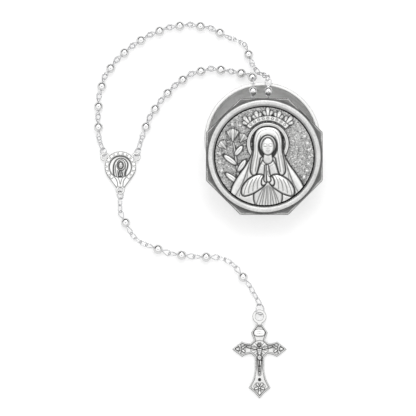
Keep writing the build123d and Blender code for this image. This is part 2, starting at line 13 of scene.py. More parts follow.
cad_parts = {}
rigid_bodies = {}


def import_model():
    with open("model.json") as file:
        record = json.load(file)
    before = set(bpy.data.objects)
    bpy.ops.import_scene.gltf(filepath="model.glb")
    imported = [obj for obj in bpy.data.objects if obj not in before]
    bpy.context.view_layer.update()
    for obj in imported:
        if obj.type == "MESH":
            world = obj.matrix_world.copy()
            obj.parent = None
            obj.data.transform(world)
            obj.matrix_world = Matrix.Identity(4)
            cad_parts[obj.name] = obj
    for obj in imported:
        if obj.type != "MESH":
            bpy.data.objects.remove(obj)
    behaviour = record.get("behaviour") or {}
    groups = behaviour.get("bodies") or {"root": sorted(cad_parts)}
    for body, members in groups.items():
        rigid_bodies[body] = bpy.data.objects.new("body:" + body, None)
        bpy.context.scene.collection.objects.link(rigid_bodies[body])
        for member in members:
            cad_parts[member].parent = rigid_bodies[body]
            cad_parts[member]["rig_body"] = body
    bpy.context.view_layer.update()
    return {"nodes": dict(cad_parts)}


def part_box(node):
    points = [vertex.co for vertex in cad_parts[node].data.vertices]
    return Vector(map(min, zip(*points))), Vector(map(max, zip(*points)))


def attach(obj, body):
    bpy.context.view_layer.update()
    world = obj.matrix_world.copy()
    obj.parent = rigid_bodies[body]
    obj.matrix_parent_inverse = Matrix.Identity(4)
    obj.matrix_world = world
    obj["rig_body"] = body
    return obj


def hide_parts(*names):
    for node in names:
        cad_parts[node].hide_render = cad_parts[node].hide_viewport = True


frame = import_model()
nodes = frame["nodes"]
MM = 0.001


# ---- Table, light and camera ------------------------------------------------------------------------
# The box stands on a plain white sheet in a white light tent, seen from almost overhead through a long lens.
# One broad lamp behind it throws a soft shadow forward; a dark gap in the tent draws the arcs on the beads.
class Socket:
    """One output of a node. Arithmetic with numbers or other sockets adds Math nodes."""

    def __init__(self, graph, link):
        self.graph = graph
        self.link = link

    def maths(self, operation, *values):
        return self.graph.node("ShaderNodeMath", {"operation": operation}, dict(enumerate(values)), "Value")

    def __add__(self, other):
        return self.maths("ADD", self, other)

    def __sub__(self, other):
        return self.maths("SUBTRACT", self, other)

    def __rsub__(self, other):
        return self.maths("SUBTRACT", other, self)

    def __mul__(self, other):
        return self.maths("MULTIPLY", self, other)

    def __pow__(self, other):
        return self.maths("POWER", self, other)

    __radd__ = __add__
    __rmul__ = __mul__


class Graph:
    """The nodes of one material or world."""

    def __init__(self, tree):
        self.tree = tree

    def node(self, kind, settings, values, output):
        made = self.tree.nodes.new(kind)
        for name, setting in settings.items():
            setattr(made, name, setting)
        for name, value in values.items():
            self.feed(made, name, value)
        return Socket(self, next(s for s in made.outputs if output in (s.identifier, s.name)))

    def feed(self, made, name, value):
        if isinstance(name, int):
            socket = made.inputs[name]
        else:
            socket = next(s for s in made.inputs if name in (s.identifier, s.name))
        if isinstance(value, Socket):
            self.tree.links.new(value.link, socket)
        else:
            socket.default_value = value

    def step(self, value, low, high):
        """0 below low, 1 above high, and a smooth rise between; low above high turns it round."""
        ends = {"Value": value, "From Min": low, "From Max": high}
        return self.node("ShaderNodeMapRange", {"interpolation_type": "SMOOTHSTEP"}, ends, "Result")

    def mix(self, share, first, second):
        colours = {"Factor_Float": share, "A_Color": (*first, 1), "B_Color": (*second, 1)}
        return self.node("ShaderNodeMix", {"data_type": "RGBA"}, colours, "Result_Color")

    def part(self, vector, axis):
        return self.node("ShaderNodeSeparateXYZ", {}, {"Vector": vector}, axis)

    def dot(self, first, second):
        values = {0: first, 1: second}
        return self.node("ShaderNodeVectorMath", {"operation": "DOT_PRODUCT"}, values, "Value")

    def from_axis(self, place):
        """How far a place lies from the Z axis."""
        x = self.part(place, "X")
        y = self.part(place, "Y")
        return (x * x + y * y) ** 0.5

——

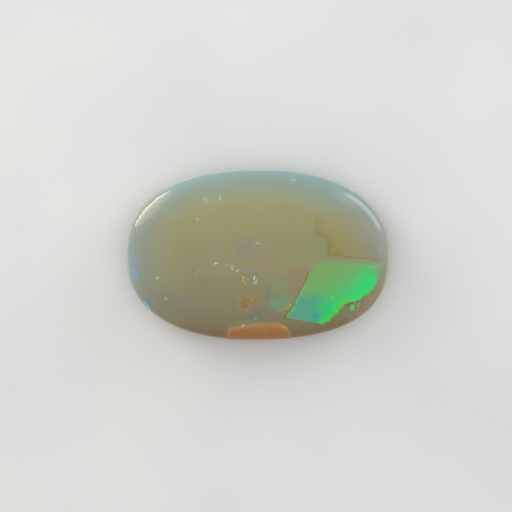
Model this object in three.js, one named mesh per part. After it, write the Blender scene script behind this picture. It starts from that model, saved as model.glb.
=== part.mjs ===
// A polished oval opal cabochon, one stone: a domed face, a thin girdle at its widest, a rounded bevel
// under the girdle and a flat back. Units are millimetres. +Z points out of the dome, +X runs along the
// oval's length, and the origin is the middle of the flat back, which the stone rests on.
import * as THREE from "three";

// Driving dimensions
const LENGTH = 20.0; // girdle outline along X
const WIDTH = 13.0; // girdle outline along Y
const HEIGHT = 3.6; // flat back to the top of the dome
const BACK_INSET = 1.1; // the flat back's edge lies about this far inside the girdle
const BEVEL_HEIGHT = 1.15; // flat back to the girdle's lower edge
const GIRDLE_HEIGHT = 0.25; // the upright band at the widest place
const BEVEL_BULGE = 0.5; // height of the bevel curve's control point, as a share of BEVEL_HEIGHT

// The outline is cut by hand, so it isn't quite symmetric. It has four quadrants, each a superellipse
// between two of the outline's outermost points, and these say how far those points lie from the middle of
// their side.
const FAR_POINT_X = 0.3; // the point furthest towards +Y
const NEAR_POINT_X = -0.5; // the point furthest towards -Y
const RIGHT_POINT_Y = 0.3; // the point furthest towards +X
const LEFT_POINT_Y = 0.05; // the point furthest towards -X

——

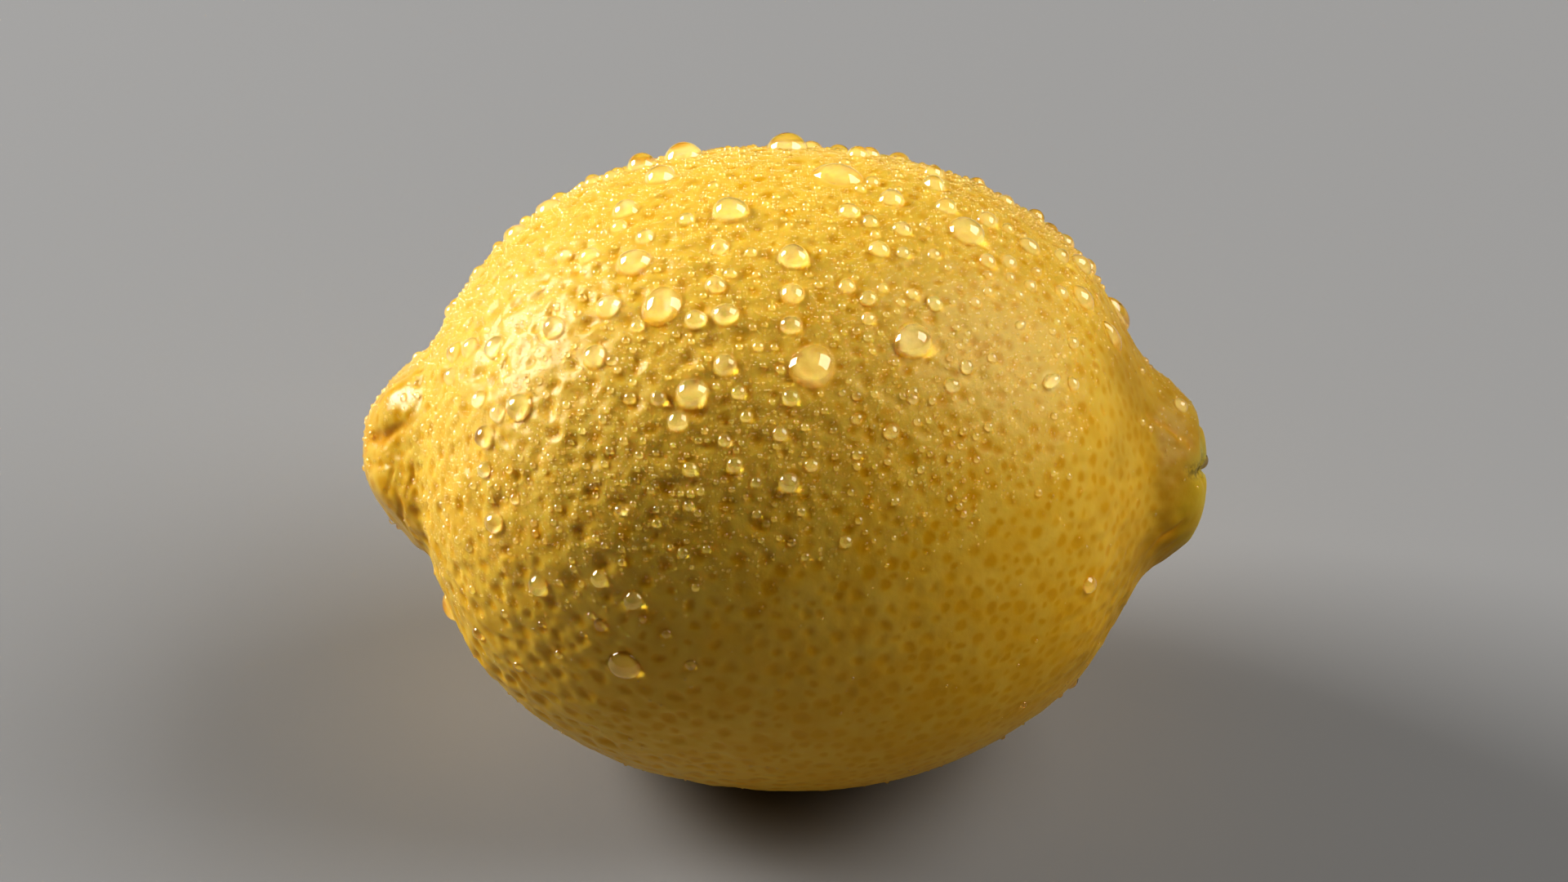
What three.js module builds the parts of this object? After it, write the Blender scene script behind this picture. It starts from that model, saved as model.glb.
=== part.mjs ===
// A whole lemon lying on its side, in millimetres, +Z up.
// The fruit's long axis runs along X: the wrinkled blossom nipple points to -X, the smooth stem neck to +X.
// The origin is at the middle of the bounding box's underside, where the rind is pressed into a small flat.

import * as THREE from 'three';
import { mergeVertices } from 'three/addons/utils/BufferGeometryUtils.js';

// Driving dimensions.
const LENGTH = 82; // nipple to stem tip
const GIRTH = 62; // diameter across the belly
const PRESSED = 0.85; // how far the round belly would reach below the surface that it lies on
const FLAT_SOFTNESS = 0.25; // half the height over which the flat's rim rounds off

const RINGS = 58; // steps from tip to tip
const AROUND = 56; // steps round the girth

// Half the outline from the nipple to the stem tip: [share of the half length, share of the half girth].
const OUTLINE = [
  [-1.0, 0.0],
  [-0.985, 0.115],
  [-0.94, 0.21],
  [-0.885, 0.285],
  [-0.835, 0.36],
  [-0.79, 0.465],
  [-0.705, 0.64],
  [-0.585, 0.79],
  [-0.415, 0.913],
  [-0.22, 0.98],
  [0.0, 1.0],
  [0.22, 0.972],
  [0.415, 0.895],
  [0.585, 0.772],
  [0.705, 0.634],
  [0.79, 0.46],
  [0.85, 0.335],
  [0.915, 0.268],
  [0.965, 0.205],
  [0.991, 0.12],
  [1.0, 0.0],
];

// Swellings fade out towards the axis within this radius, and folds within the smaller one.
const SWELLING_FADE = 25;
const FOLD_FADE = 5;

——

Exercise aim:
Your task is to retype the entries verbatim, starting with the line that holds "obj.data.transform(world)" and stopping after the line that holds "obj.parent = rigid_bodies[body]".

Right answer:
            obj.data.transform(world)
            obj.matrix_world = Matrix.Identity(4)
            cad_parts[obj.name] = obj
    for obj in imported:
        if obj.type != "MESH":
            bpy.data.objects.remove(obj)
    behaviour = record.get("behaviour") or {}
    groups = behaviour.get("bodies") or {"root": sorted(cad_parts)}
    for body, members in groups.items():
        rigid_bodies[body] = bpy.data.objects.new("body:" + body, None)
        bpy.context.scene.collection.objects.link(rigid_bodies[body])
        for member in members:
            cad_parts[member].parent = rigid_bodies[body]
            cad_parts[member]["rig_body"] = body
    bpy.context.view_layer.update()
    return {"nodes": dict(cad_parts)}


def part_box(node):
    points = [vertex.co for vertex in cad_parts[node].data.vertices]
    return Vector(map(min, zip(*points))), Vector(map(max, zip(*points)))


def attach(obj, body):
    bpy.context.view_layer.update()
    world = obj.matrix_world.copy()
    obj.parent = rigid_bodies[body]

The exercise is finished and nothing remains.